GIVEN PROBLEM
Quote exactly, and only, the lines from the one with "base.data.shade_smooth()" down to the one with "bpy.data.objects.remove(obj)", both included.

DATA PROVIDED
▽

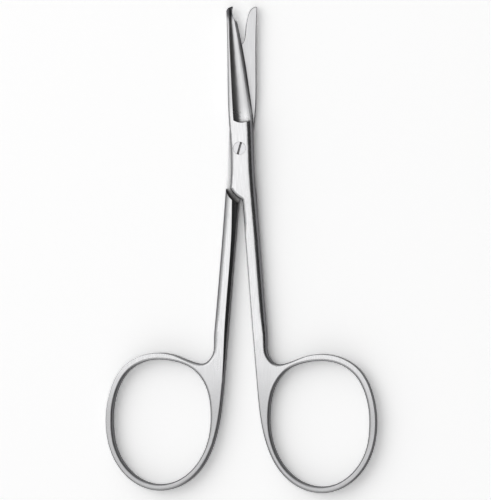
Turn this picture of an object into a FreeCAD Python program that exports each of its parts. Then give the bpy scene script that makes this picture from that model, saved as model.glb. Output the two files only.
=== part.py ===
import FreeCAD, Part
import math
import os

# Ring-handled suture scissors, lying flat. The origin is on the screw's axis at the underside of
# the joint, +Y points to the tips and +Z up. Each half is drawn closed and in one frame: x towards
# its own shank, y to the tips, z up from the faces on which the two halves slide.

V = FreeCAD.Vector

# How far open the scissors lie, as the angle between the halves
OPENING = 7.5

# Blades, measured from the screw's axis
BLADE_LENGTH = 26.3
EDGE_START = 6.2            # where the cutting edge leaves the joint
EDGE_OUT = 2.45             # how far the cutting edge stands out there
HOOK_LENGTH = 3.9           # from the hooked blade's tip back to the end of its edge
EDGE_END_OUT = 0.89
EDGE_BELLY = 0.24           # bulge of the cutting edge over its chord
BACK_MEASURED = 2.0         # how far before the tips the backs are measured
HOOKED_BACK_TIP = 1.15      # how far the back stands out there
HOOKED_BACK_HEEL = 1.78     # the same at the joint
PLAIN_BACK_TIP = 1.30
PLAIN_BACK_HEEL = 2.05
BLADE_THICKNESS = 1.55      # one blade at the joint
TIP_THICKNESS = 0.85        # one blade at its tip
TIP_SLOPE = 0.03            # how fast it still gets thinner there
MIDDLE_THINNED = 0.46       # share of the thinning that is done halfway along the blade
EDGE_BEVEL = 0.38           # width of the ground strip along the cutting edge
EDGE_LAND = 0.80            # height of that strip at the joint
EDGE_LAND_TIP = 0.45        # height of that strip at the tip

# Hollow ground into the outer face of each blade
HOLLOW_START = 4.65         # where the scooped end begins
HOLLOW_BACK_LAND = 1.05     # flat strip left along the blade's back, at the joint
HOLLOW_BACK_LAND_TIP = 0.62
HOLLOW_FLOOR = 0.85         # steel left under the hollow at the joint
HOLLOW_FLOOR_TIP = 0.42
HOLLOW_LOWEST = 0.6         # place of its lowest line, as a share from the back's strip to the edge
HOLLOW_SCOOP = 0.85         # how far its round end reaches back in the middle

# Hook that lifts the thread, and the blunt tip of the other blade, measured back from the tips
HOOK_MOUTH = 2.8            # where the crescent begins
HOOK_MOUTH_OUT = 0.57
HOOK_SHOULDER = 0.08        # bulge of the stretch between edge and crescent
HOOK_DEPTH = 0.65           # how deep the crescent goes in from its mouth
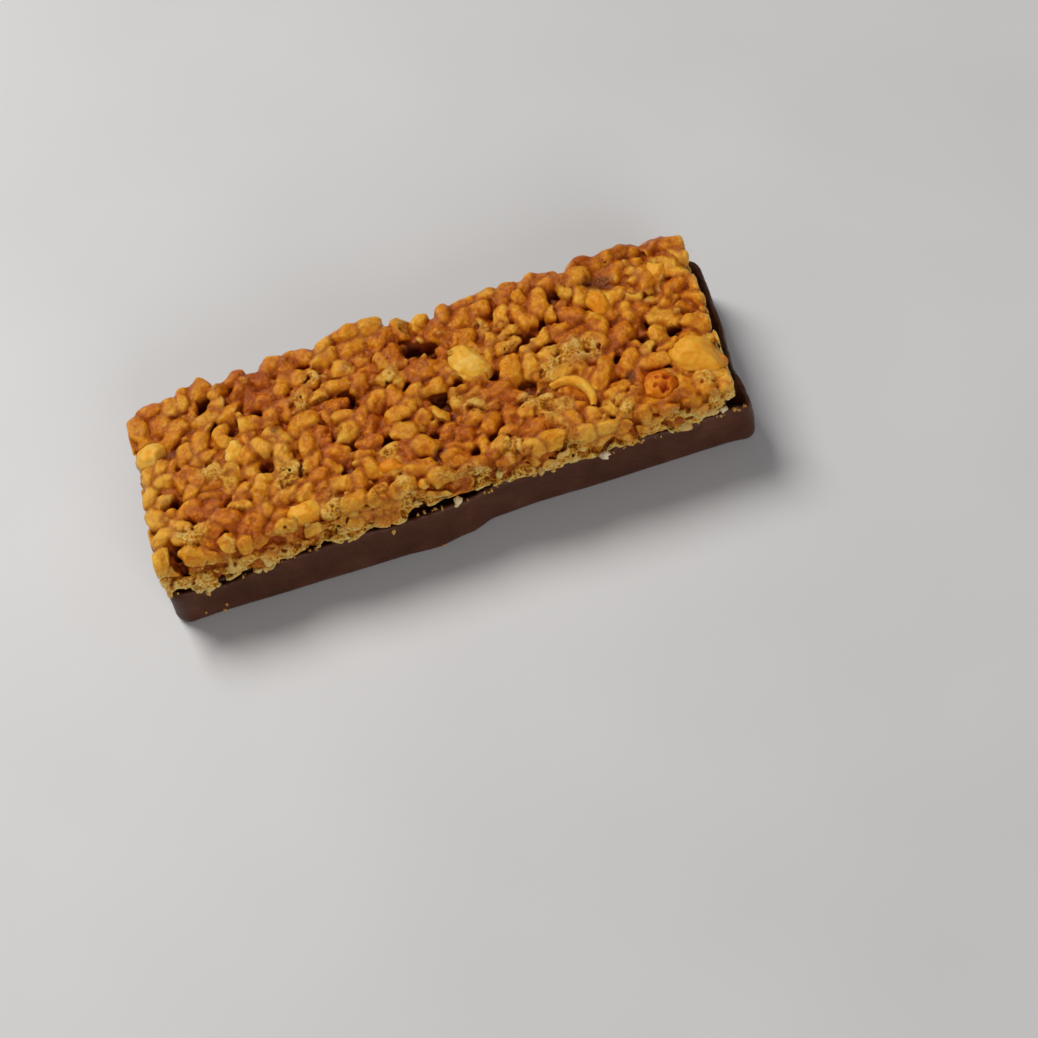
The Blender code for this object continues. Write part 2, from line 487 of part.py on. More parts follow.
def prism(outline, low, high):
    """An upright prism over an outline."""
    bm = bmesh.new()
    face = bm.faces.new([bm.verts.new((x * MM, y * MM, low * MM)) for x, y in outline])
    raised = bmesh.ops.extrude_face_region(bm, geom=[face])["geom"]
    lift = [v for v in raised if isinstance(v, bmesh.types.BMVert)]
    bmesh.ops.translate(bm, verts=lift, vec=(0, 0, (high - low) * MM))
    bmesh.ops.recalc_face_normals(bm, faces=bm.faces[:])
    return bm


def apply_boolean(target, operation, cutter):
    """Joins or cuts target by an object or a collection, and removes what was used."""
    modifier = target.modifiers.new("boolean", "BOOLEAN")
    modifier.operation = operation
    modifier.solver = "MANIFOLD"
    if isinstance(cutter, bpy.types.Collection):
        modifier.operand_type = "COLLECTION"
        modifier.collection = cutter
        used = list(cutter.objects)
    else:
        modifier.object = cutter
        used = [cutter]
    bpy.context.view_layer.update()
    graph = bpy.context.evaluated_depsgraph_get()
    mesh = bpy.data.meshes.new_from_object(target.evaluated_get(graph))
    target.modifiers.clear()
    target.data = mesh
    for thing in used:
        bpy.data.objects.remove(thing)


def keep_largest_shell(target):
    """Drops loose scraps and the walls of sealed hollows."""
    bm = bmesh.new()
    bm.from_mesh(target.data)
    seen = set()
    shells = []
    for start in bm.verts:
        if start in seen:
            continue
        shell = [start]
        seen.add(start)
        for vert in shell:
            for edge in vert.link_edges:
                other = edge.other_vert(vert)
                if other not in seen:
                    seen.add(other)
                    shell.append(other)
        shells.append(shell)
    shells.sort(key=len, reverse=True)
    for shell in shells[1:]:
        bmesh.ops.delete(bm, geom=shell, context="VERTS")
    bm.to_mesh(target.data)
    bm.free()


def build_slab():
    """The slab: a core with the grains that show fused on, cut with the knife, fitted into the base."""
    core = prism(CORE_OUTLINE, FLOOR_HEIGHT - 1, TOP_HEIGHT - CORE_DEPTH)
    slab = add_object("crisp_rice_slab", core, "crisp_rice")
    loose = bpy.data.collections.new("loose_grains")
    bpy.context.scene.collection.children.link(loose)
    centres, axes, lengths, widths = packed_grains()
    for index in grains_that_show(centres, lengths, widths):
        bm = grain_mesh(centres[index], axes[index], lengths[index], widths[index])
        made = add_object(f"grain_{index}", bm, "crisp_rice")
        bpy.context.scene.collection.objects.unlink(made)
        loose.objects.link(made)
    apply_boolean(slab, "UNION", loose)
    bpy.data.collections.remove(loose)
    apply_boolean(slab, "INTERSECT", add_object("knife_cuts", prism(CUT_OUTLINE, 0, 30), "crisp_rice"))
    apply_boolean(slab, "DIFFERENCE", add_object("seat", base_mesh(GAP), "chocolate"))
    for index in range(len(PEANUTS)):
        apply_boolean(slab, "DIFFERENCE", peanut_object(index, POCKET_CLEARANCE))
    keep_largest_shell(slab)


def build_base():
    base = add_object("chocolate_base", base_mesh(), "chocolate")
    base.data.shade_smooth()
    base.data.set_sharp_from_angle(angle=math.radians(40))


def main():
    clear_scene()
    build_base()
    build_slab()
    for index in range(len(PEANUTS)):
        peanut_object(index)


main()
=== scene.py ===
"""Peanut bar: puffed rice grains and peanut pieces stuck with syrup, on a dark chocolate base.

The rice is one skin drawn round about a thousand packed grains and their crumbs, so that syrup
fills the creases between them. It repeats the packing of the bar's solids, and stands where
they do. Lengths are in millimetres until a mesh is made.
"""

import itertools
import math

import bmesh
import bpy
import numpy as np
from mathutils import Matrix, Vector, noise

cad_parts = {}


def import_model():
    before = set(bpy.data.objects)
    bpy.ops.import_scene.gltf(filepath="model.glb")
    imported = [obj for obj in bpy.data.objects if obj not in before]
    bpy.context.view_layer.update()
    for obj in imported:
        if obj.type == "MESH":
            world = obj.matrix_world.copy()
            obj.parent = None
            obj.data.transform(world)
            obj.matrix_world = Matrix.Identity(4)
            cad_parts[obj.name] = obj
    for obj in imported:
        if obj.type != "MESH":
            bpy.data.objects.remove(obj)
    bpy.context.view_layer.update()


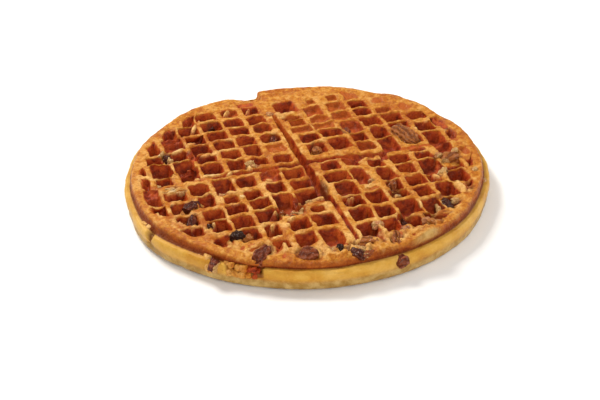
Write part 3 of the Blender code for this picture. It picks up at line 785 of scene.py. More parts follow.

△

SOLUTION FOR THIS PROBLEM
    base.data.shade_smooth()
    base.data.set_sharp_from_angle(angle=math.radians(40))


def main():
    clear_scene()
    build_base()
    build_slab()
    for index in range(len(PEANUTS)):
        peanut_object(index)


main()
=== scene.py ===
"""Peanut bar: puffed rice grains and peanut pieces stuck with syrup, on a dark chocolate base.

The rice is one skin drawn round about a thousand packed grains and their crumbs, so that syrup
fills the creases between them. It repeats the packing of the bar's solids, and stands where
they do. Lengths are in millimetres until a mesh is made.
"""

import itertools
import math

import bmesh
import bpy
import numpy as np
from mathutils import Matrix, Vector, noise

cad_parts = {}


def import_model():
    before = set(bpy.data.objects)
    bpy.ops.import_scene.gltf(filepath="model.glb")
    imported = [obj for obj in bpy.data.objects if obj not in before]
    bpy.context.view_layer.update()
    for obj in imported:
        if obj.type == "MESH":
            world = obj.matrix_world.copy()
            obj.parent = None
            obj.data.transform(world)
            obj.matrix_world = Matrix.Identity(4)
            cad_parts[obj.name] = obj
    for obj in imported:
        if obj.type != "MESH":
            bpy.data.objects.remove(obj)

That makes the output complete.